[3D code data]
__________
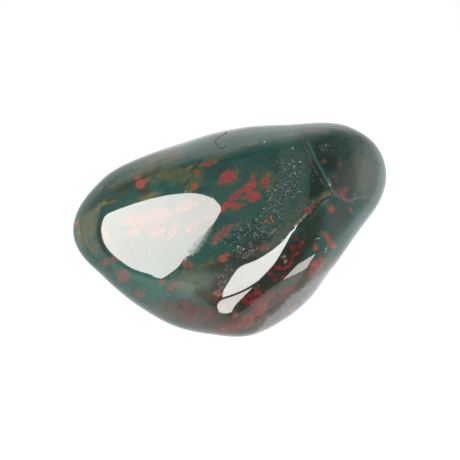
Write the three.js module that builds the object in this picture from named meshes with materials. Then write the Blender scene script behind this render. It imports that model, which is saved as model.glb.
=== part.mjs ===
// A tumbled bloodstone pebble: one solid stone with soft ground faces and a flat underside.
//
// Units are millimetres. +X is the long way of the stone, +Z is up, and the origin is on the
// ground below the middle of the stone. The form is a function of direction: for each direction
// out of the stone's heart it gives the distance to the surface.
import * as THREE from "three";
import { mergeVertices } from "three/addons/utils/BufferGeometryUtils.js";

// Driving dimensions
const LENGTH = 42; // along X, end to end
const SEAT_BELOW_HEART = 7.7; // the flat underside lies this far below the heart
const OUTLINE_RISE = 55; // degrees from the ground to the line along which the outline is seen

// The outline around that line: distance from the heart every 20 degrees, from +X upwards.
const OUTLINE = [
  18.0, 25.0, 21.9, 16.75, 14.4, 13.45, 13.65, 15.6, 19.45, 22.8, 18.35, 16.0, 14.85, 14.05, 14.2,
  13.95, 14.2, 14.9,
];
const OUTLINE_STEP = 360 / OUTLINE.length;
const FRONT_DEPTH = 15; // from the rim towards the viewer, before the faces flatten it
const BACK_DEPTH = 11; // from the rim away from the viewer
const RIM_LEAN_BACK = 0.42; // how far the rim moves away from the viewer for each mm it rises
const RIM_LEAN_RIGHT = 0.06; // how far it moves towards the viewer for each mm it goes right
const BODY_FULLNESS = 2.2; // 2 is an ellipse, more is squarer
const FACE_SHARPNESS = 14; // how tightly neighbouring faces round into each other

// Ground faces: compass bearing from +X towards +Y, rise above the ground, distance from the
// heart, and the radius of the face's own slight dome.
const FACES = [
  { name: "left slope", bearing: 196, rise: 56, distance: 10.5, dome: 130 },
  { name: "top", bearing: 50, rise: 84, distance: 10.1, dome: 150 },
  { name: "right shoulder", bearing: 345, rise: 42, distance: 15.3, dome: 200 },
  { name: "right front", bearing: 321, rise: 34.5, distance: 13.3, dome: 200 },
  { name: "front ridge", bearing: 303, rise: 44, distance: 13.0, dome: 80 },
  { name: "nose", bearing: 266, rise: 37, distance: 14.4, dome: 200 },
  { name: "left front", bearing: 238, rise: 22, distance: 14.5, dome: 400 },
  { name: "rear", bearing: 100, rise: -15, distance: 14.5, dome: 600 },
  { name: "lower right", bearing: 330, rise: -50, distance: 13.0, dome: 600 },
  { name: "underside", bearing: 270, rise: -90, distance: 8.4, dome: 600 },
];

// Low relief on the upper side, along lines given across and up in the outline's plane.
const RELIEF = [
  { name: "ledge crest", from: [13.2, 4.9], to: [8.8, 1.0], width: 0.7, height: 0.12 },
  { name: "crown dip", from: [-1.5, 4.5], to: [4.5, 8.0], width: 3.6, height: -0.1 },
  { name: "shoulder swell", from: [10.8, 9.8], to: [11.4, 6.2], width: 1.6, height: 0.12 },
];

// Grid spacing of the facets, near enough even over the whole surface
const FACETS_ALONG = 38;
const FACETS_ACROSS = 30;
const FACETS_UP = 17;
const BOX_DEPTH = 33;
const BOX_HEIGHT = 18;

const radians = THREE.MathUtils.degToRad;

// A direction in the part's frame, seen along the outline's line: right, up, towards the viewer.
function seenFromOutline(direction) {
  const rise = radians(OUTLINE_RISE);
  return new THREE.Vector3(
    direction.x,
    direction.y * Math.sin(rise) + direction.z * Math.cos(rise),
    direction.z * Math.sin(rise) - direction.y * Math.cos(rise),
  );
}

function directionOf(bearing, rise) {
  return new THREE.Vector3(
    Math.cos(radians(rise)) * Math.cos(radians(bearing)),
    Math.cos(radians(rise)) * Math.sin(radians(bearing)),
    Math.sin(radians(rise)),
  );
}

// The outline's reach at an angle: a smooth closed Catmull-Rom curve through the given values.
function outlineReach(angle) {
  const count = OUTLINE.length;
  const turns = THREE.MathUtils.euclideanModulo(THREE.MathUtils.radToDeg(angle), 360);
  const place = turns / OUTLINE_STEP;
  const start = Math.floor(place) % count;
  const t = place - Math.floor(place);
  const value = (offset) => OUTLINE[(start + offset + count) % count];
  const [before, first, second, after] = [value(-1), value(0), value(1), value(2)];
  const cubic = 3 * (first - second) + after - before;
  const square = 2 * before - 5 * first + 4 * second - after;
  return first + 0.5 * t * (second - before + t * (square + t * cubic));
}

// The body before its faces are ground: a superellipse from the rim to the front and the back.
function bodyReach(seen) {
  const depth = seen.z + RIM_LEAN_BACK * seen.y - RIM_LEAN_RIGHT * seen.x;
  const across = Math.hypot(seen.x, seen.y) / outlineReach(Math.atan2(seen.y, seen.x));
  const along = Math.abs(depth) / (depth > 0 ? FRONT_DEPTH : BACK_DEPTH);
  return (across ** BODY_FULLNESS + along ** BODY_FULLNESS) ** (-1 / BODY_FULLNESS);
}

// Distance along a direction to one domed face, which is a large sphere around a far centre.
function faceReach(face, direction) {
  const centreBehind = face.dome - face.distance;
  const lean = direction.dot(directionOf(face.bearing, face.rise)) * centreBehind;
  return Math.sqrt(lean * lean - centreBehind ** 2 + face.dome ** 2) - lean;
}

// Height of the low relief at a point of the surface, seen along the outline's line.
function reliefHeight(point, frontness) {
  let height = 0;
  for (const line of RELIEF) {
    const [x0, y0] = line.from;
    const span = new THREE.Vector2(line.to[0] - x0, line.to[1] - y0);
    const offset = new THREE.Vector2(point.x - x0, point.y - y0);
    const share = THREE.MathUtils.clamp(offset.dot(span) / span.lengthSq(), 0, 1);
    const away = offset.addScaledVector(span, -share).length();
    height += line.height * Math.exp(-((away / line.width) ** 2));
  }
  return height * frontness;
}

// Distance from the heart to the stone's surface along a unit direction of the part's frame.
function surfaceReach(direction) {
  const seen = seenFromOutline(direction);
  let sum = bodyReach(seen) ** -FACE_SHARPNESS;
  for (const face of FACES) sum += faceReach(face, direction) ** -FACE_SHARPNESS;
  let reach = sum ** (-1 / FACE_SHARPNESS);
  const frontness = THREE.MathUtils.smoothstep(seen.z + RIM_LEAN_BACK * seen.y, 0, 0.35);
  reach += reliefHeight(seen.clone().multiplyScalar(reach), frontness);
  if (direction.z < 0) reach = Math.min(reach, SEAT_BELOW_HEART / -direction.z);
  return reach;
}

// A box's even grid pushed out to the surface, then stood on the ground at its full length.
function stoneGeometry() {
  const box = new THREE.BoxGeometry(
    LENGTH,
    BOX_DEPTH,
    BOX_HEIGHT,
    FACETS_ALONG,
    FACETS_ACROSS,
    FACETS_UP,
  );
  box.deleteAttribute("normal");
  box.deleteAttribute("uv");
  const geometry = mergeVertices(box);
  const position = geometry.getAttribute("position");
  const point = new THREE.Vector3();
  for (let i = 0; i < position.count; i++) {
    point.fromBufferAttribute(position, i).normalize();
    point.multiplyScalar(surfaceReach(point));
    position.setXYZ(i, point.x, point.y, point.z);
  }
  geometry.computeBoundingBox();
  const { min, max } = geometry.boundingBox;
  const toLength = LENGTH / (max.x - min.x);
  geometry.translate(-(min.x + max.x) / 2, -(min.y + max.y) / 2, -min.z);
  geometry.scale(toLength, toLength, toLength);
  geometry.computeVertexNormals();
  return geometry;
}

const polishedBloodstone = new THREE.MeshStandardMaterial({
  color: 0x2e4a46,
  roughness: 0.12,
  metalness: 0,
});

const stone = new THREE.Mesh(stoneGeometry(), polishedBloodstone);
stone.name = "stone";

const bloodstone = new THREE.Group();
bloodstone.add(stone);

export default bloodstone;
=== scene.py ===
import math

import bpy
import numpy as np
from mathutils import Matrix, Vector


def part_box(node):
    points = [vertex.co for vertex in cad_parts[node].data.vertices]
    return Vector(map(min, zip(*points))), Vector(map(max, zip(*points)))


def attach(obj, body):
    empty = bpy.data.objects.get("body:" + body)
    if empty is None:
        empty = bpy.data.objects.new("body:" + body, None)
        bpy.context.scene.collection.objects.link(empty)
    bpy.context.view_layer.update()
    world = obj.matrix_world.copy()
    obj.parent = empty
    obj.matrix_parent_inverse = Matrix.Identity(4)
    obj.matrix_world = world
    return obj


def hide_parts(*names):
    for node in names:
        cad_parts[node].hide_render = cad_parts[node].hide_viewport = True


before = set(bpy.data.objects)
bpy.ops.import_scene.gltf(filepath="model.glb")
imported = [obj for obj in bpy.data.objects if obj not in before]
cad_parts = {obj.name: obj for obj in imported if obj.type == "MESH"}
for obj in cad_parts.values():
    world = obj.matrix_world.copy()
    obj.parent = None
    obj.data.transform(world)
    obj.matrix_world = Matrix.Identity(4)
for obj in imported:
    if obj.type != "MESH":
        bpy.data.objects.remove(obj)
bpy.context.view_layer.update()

# Millimetres in metres
MM = 0.001

# The stone's form, in millimetres from its heart, the same as the solid's. Its outline is seen
# along a line this far above the ground, and gives a distance every 20 degrees.
SEAT_BELOW_HEART = 7.7
OUTLINE_RISE = math.radians(55)
OUTLINE = np.array([
    18.0, 25.0, 21.9, 16.75, 14.4, 13.45, 13.65, 15.6, 19.45, 22.8, 18.35, 16.0, 14.85, 14.05, 14.2,
    13.95, 14.2, 14.9,
])
FRONT_DEPTH = 15
BACK_DEPTH = 11
RIM_LEAN_BACK = 0.42
RIM_LEAN_RIGHT = 0.06
BODY_FULLNESS = 2.2
FACE_SHARPNESS = 14

# Ground faces: bearing from +X towards +Y, rise, distance from the heart, radius of the dome
FACES = [
    (196, 56, 10.5, 130),  # left slope
    (50, 84, 10.1, 150),  # top
    (345, 42, 15.3, 200),  # right shoulder
    (321, 34.5, 13.3, 200),  # right front
    (303, 44, 13.0, 80),  # front ridge
    (266, 37, 14.4, 200),  # nose
    (238, 22, 14.5, 400),  # left front
    (100, -15, 14.5, 600),  # rear
    (330, -50, 13.0, 600),  # lower right
    (270, -90, 8.4, 600),  # underside
]

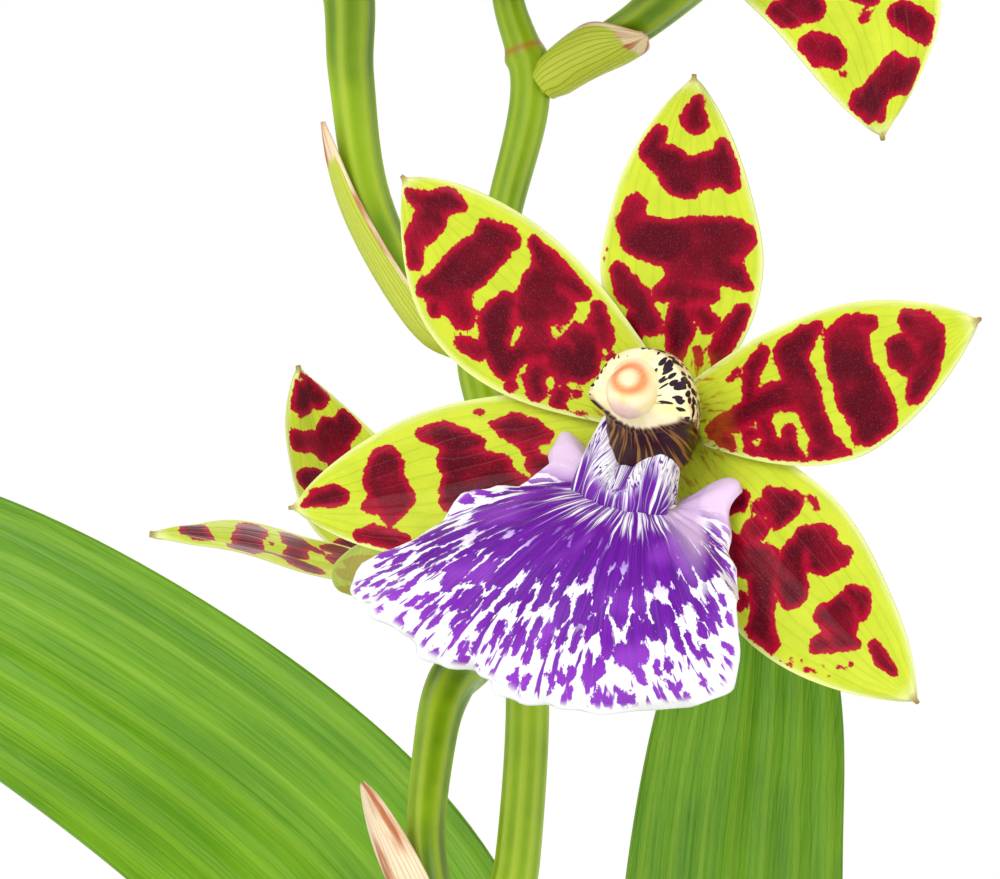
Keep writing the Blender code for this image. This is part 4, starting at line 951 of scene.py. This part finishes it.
shell = Shell()
count, *settings = spike["spikeTube"]
stemTube(shell, spline(spike["points"], count), *settings, spike["scars"])
count, *settings = spike["stalkTube"]
for bloom in blooms:
    stemTube(shell, stalkRows(bloom, count), *settings)
count, *settings = spike["budTube"]
for rows, _, _ in buds.values():
    stemTube(shell, spline(rows, count), *settings)
stemFinish = newMaterial("stem", stemLook, Roughness=0.36, Subsurface_Weight=0.08, Subsurface_Scale=0.002,
                         Specular_IOR_Level=0.3)
finishPiece("spikeAndStalks", "spike_stem", shell, stemFinish)


def bractSheet(rows, length, halfAngle, tilt, outward):
    # Round one side of a stalk: its angle about the stalk narrows to a point as it goes
    # up, and it leans away by the square of the way up
    curve = rows[:, :3]
    total = np.linalg.norm(np.diff(curve, axis=0), axis=1).sum()
    tangent = unit(np.gradient(curve, axis=0))
    outer = unit(np.cross(np.cross(tangent, outward), tangent))
    side = unit(np.cross(tangent, outer))
    u, v = grid(bract["rows"], bract["cols"])
    share = (bract["fromFoot"] + u * length) / total
    around = v * math.radians(halfAngle) * np.maximum((1.0 - u**2.2) ** 0.7, 0.06)
    seat = sample(rows[:, 3:], share)[..., 0] + bract["off"] + 0.45 * smoothStep(0.0, 0.2, u)
    ridges = bract["ridge"] * np.cos(v * 9.0 * math.pi) * u * (1.0 - u)
    rimWave = 0.25 * np.abs(v) ** 3 * wobble(6.0 * u, 2.0 * v, bract["seed"], 2)
    away = seat + length * math.tan(math.radians(tilt)) * u**2 + ridges + rimWave
    arm = np.cos(around)[..., None] * sample(outer, share) + np.sin(around)[..., None] * sample(side, share)
    return sample(curve, share) + away[..., None] * arm, u, v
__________
**TO DO**: Retype the entries above exactly, but only from the line containing "const polishedBloodstone = new" through the line containing "in imported if", both included.

**THE RESULT**:
const polishedBloodstone = new THREE.MeshStandardMaterial({
  color: 0x2e4a46,
  roughness: 0.12,
  metalness: 0,
});

const stone = new THREE.Mesh(stoneGeometry(), polishedBloodstone);
stone.name = "stone";

const bloodstone = new THREE.Group();
bloodstone.add(stone);

export default bloodstone;
=== scene.py ===
import math

import bpy
import numpy as np
from mathutils import Matrix, Vector


def part_box(node):
    points = [vertex.co for vertex in cad_parts[node].data.vertices]
    return Vector(map(min, zip(*points))), Vector(map(max, zip(*points)))


def attach(obj, body):
    empty = bpy.data.objects.get("body:" + body)
    if empty is None:
        empty = bpy.data.objects.new("body:" + body, None)
        bpy.context.scene.collection.objects.link(empty)
    bpy.context.view_layer.update()
    world = obj.matrix_world.copy()
    obj.parent = empty
    obj.matrix_parent_inverse = Matrix.Identity(4)
    obj.matrix_world = world
    return obj


def hide_parts(*names):
    for node in names:
        cad_parts[node].hide_render = cad_parts[node].hide_viewport = True


before = set(bpy.data.objects)
bpy.ops.import_scene.gltf(filepath="model.glb")
imported = [obj for obj in bpy.data.objects if obj not in before]
cad_parts = {obj.name: obj for obj in imported if obj.type == "MESH"}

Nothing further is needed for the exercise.